While Clinton's economy was strong, his presidency oscillated dramatically from high to low and back again, which historian Gil Troy characterized in six Acts. Act I in early 1993 was "Bush League" with amateurish distractions. By mid-1993 Clinton had recovered to Act II, passing a balanced budget and the NAFTA trade deal. Act III, 1994, saw the Republicans mobilizing under Newt Gingrich, defeating Clinton's healthcare reforms, and taking control of the House of Representatives for the first time in forty years. The years 1995 to 1997 saw the comeback in Act IV, with a triumphant reelection landslide in 1996. However, Act V, the Monica Lewinsky scandal and impeachment made 1998 a lost year. Clinton concluded happily with Act VI by deregulating the banking system in 1999.[1] In foreign policy, Clinton initiated a bombing campaign in the Balkans, which led to the creation of a United Nations protectorate in Kosovo. He played a major role of the expansion of NATO into former Eastern Bloc countries and remained on positive terms with Russian President Boris Yeltsin. During his second term, Clinton presided over the deregulation of the financial and telecommunications industry. Clinton's second term also saw the first federal budget surpluses since the 1960s. The ratio of debt held by the public to GDP fell from 47.8% in 1993 to 33.6% by 2000. His impeachment in 1998 arose after he denied claims of having an affair with a White House intern, Monica Lewinsky under oath. He was acquitted of all charges by the Senate. He appointed Ruth Bader Ginsburg and Stephen Breyer to the U.S. Supreme Court.
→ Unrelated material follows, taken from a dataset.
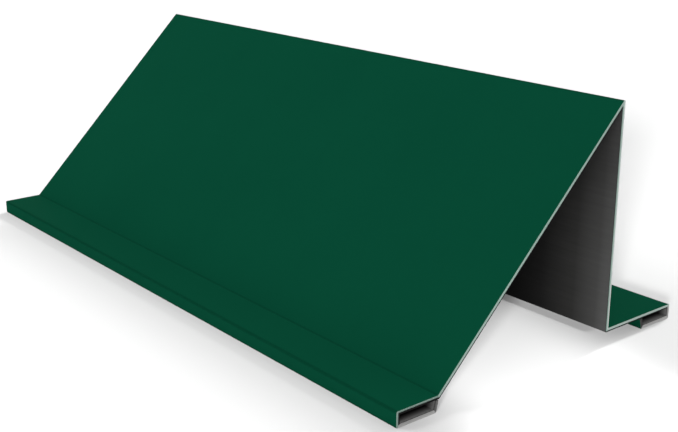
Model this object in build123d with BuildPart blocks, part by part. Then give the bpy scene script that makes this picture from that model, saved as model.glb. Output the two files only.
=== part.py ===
"""A snow guard for a pitched roof: one strip of coated steel sheet, folded along its length.

The section starts at the tip of the front hem, goes down and under it to the front lip, over the
front foot, up the sloped face to the ridge, straight down the back, out along the rear foot and
round the rear lip into the rear hem. The coated side of the sheet faces outwards all the way.

Every size is in millimetres. The strip runs along X and stands on its two hems at Z = 0, with the
sloped face towards -Y. The origin is at the middle of the floor rectangle that the strip covers.
"""

from build123d import *
import os

# The sheet, pressed nearly sharp at its folds
length = 222.6
sheet_thickness = 1.1
inside_bend_radius = 0.1
outside_bend_radius = 0.4

# The folds, measured on the coated side of the sheet and to the sharp corners of the section
front_foot_width = 13.6
slope_run = 65.5
back_height = 65.0
rear_foot_width = 28.4

# The hems: a lip down from each foot, a base under it, and an end turned up to just below the foot
hem_height = 4.5
hem_top_width = 13.8
hem_base_width = 13.0
hem_gap = 0.3

# Heights of the feet, the ridge and the tips of the hems above the roof
foot_level = hem_height
ridge_level = foot_level + back_height
hem_tip_level = foot_level - sheet_thickness - hem_gap

# Places across the guard, from the front lip to the rear lip
section_depth = front_foot_width + slope_run + rear_foot_width
front_lip_y = -section_depth / 2
slope_foot_y = front_lip_y + front_foot_width
back_y = slope_foot_y + slope_run
rear_lip_y = back_y + rear_foot_width

# Radii of a bend on the coated side and on the other side of the sheet
coat_outside = (outside_bend_radius, inside_bend_radius)
coat_inside = (inside_bend_radius, outside_bend_radius)

bends = [
    ((front_lip_y + hem_base_width, 0), coat_outside),
    ((front_lip_y, 0), coat_outside),
    ((front_lip_y, foot_level), coat_outside),
    ((slope_foot_y, foot_level), coat_inside),
    ((back_y, ridge_level), coat_outside),
    ((back_y, foot_level), coat_inside),
    ((rear_lip_y, foot_level), coat_outside),
    ((rear_lip_y, 0), coat_outside),
    ((rear_lip_y - hem_base_width, 0), coat_outside),
]
front_hem_tip = (front_lip_y + hem_top_width, hem_tip_level)
rear_hem_tip = (rear_lip_y - hem_top_width, hem_tip_level)


def moved_to_the_right(points, distance):
    """Return the corners of the same path drawn at a distance to its right."""
    legs = [(Vector(end) - Vector(start)).normalized() for start, end in zip(points, points[1:])]
    normals = [Vector(leg.Y, -leg.X) for leg in legs]
    moved = [Vector(points[0]) + normals[0] * distance]
    for corner, before, after in zip(points[1:-1], normals, normals[1:]):
        moved.append(Vector(corner) + (before + after) * (distance / (1 + before.dot(after))))
    moved.append(Vector(points[-1]) + normals[-1] * distance)
    return moved


coated_corners = [front_hem_tip, *(corner for corner, radii in bends), rear_hem_tip]
bare_corners = moved_to_the_right(coated_corners, sheet_thickness)

with BuildPart() as guard_profile:
    with BuildSketch(Plane.YZ):
        with BuildLine():
            FilletPolyline(*coated_corners, radius=[on_coat for corner, (on_coat, on_bare) in bends])
            FilletPolyline(*bare_corners, radius=[on_bare for corner, (on_coat, on_bare) in bends])
            Line(coated_corners[0], bare_corners[0])
            Line(coated_corners[-1], bare_corners[-1])
        make_face()
    extrude(amount=length / 2, both=True)

guard_profile.part.label = "guard_profile"

os.makedirs("parts", exist_ok=True)
export_step(guard_profile.part, "parts/guard_profile.step")
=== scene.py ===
"""A folded sheet snow guard, dressed for the studio.

The guard is one strip of steel sheet folded along its length. Its outside has a matt green coat, its
inside a thin grey back coat, and its two ends show the bare cut edge of the sheet.

Sizes are in metres. The guard lies along X and stands on its two hems at Z = 0, with the sloped face
towards -Y.
"""

import logging
import math
from dataclasses import astuple, dataclass, field
from enum import Enum

import bmesh
import bpy
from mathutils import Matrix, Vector


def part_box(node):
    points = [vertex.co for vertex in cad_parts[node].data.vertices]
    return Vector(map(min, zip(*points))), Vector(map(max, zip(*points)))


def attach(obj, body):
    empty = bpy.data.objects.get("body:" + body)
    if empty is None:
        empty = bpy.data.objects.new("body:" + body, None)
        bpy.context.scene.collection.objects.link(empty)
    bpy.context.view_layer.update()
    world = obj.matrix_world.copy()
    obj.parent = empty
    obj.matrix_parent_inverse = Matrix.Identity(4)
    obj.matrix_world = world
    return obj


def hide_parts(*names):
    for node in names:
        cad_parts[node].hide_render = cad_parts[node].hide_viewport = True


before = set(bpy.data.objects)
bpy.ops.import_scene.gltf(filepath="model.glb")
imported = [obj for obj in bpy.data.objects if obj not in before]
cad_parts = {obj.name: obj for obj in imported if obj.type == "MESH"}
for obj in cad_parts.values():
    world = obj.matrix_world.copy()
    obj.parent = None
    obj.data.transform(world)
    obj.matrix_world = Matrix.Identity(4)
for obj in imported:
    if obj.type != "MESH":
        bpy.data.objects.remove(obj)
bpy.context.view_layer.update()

log = logging.getLogger("snow_guard")

MM = 0.001
GUARD_NODE = "guard_profile"

Colour = tuple[float, float, float]
ColourStops = tuple[tuple[float, Colour], ...]
Span = tuple[float, float]
Socket = bpy.types.NodeSocket
Row = list[bmesh.types.BMVert]


def opaque(colour: Colour) -> tuple[float, float, float, float]:
    """Return a colour with full alpha, as Blender's colour sockets take it."""
    return (*colour, 1.0)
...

With a 66% approval rating at the time he left office, Clinton had the highest exit approval rating of any president since the end of World War II.[2] His preferred successor, Vice President Al Gore, was narrowly defeated by George W. Bush in the heavily-contested 2000 presidential election, winning the popular vote. Historians and political scientists generally rank Clinton as an above-average president.

  1. ^ Gil Troy, The Age of Clinton: America in the 1990s (2015), pp. 8–9.
  2. ^ "Final Presidential Job Approval Ratings". The American Presidency Project. Retrieved May 7, 2024.